When thinking about such matters, it’s important to pick an appropriate level of abstraction. The usual state of affairs, in discussing the complexity of algorithms, is something like this: one takes for granted that “simple” arithmetic operations, memory accesses, etc take some fixed constant time, and the goal is to count these. It would be too impractical to account exactly for every such operation, so one settles for the dominant behavior, up to a constant factor (e.g. what notation like \(O(n \log n)\) provides).
For our purposes, this is still too fine-grained. For starters, we would like to make a claim about all sorting algorithms, or at least a sufficiently rich subset of them, and so it seems hopeless to resort to counting the number of memory accesses without even knowing what exactly the algorithm is.
So what can we assume?
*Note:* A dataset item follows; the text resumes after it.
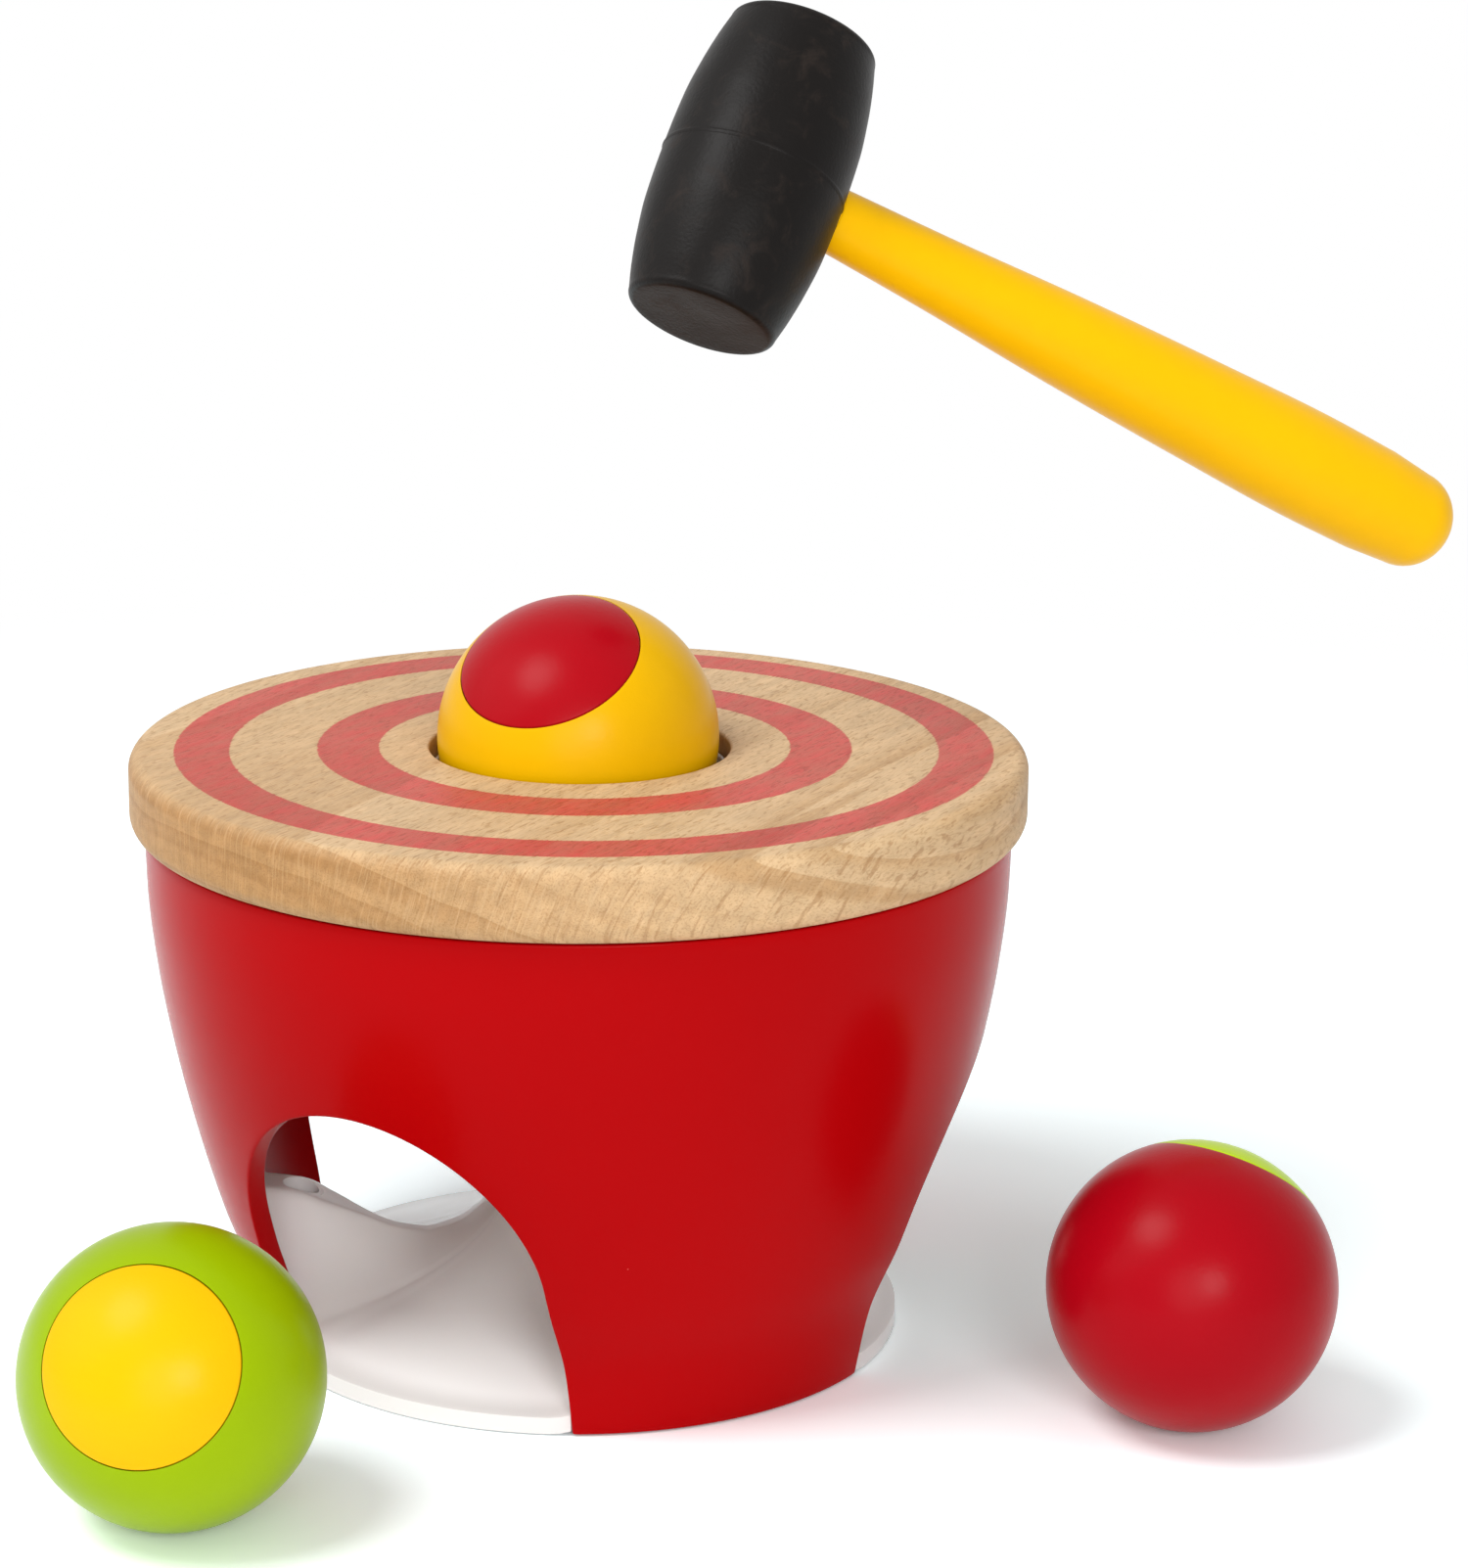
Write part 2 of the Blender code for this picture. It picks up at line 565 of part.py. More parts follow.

Well, most (but not all!) sorting algorithms end up executing code that at many points looks like this:
if a[i] < a[j]:
<foo>
else:
<bar>
where a
is the input list (an array), i
and j
are some variables, and <foo>
and <bar>
are blocks of code – perhaps containing recursive function calls – which themselves invoke similar if statements.
With this in mind, we make the following simplification: we’re just going to count the number of comparisons, i.e. points where we check something like a[i]
< a[j]
and then branch on the outcomes. This is pretty convenient, since
- as far as lower bounds go, it’s fair game to ignore the other work involved by an algorithm and just count these comparisons
- the runtime of algorithms of interest tends to be proportional to the number of comparisons (in particular, we’re not throwing away too much information with this simplification).
Although seemingly a forced move by our desire to make general statements about sorting algorithms, the focus on comparisons admits another benefit: we can reason about algorithms by considering their corresponding decision trees.
When our algorithm is executed on an input list, a sequence of if statements are navigated. We can represent this as a tree, where each internal node represents a comparison, and branching is based on the results of these comparisons.
On any specific input array, the algorithm has an effect of traversing the tree from the root to a leaf, perhaps performing some other work along the way. Of course, a different input could take us to a different leaf, but the tree captures the full set of possibilities. By the time the algorithm has advanced to a leaf, it has ultimately performed enough swaps in the array to sort it. Since we’re only interested in counting the number of comparisons involved, there’s no loss of generality in just supposing that each leaf node represents some sort of permutation of the original array, without any particular concern for how it is implemented.
The number of comparisons made on a given input is the length of the path from root to leaf. The height of the tree is thus the worst-case query complexity is the height of the tree.
What does this buy us? Consider that a general purpose sorting algorithm should be able to handle any input, and so could in principle result in the application of any permutation. This means that for input of length \(n\), the corresponding decision tree needs at least \(n!\) leaves – if there were any less, then there would be a permutation \(\pi\) that our algorithm couldn’t execute, and so one could imagine an input array that we cannot sort (e.g. take the input array to be \(\pi^{-1} [1,2,\ldots,n]\)).
But these decision trees are binary trees. A binary tree of height \(h\) has at most \(2^h\) leaves (perhaps less, e.g. if it is unbalanced). From our previous considerations. this implies \[ 2^h \geq n!. \]
Aha! With a logarithm we can work out a lower bound for \(h\): \[ h \geq \log_2 n!. \]
The last step is to get this into a slightly more convenient form. By Stirling’s formula, we have \(n! \sim \sqrt{2 \pi n} (n/e)^n\), and from this one can work out \(\log_2 n! \geq c n \log(n)\) where \(c\) is a convenient constant.
So we have seen that the height of the decision tree, and (equivalently) the number of comparisons made in the worst case, is \(\Omega(n \log n)\).
There is a constant \(c > 0\) such that, for any comparison sorting algorithm \(\mathcal{A}\) and length \(n\), there is an input array \(x\) of length \(n\) such that \(\mathcal{A}(x)\) involves at least \(c n \log n\) comparisons.
It’s worth pointing out that this is only a bound on comparison sorts, and can be beaten in special cases where there is some additional structure to the problem (e.g. knowledge that all items being sorted are integers in some fixed range).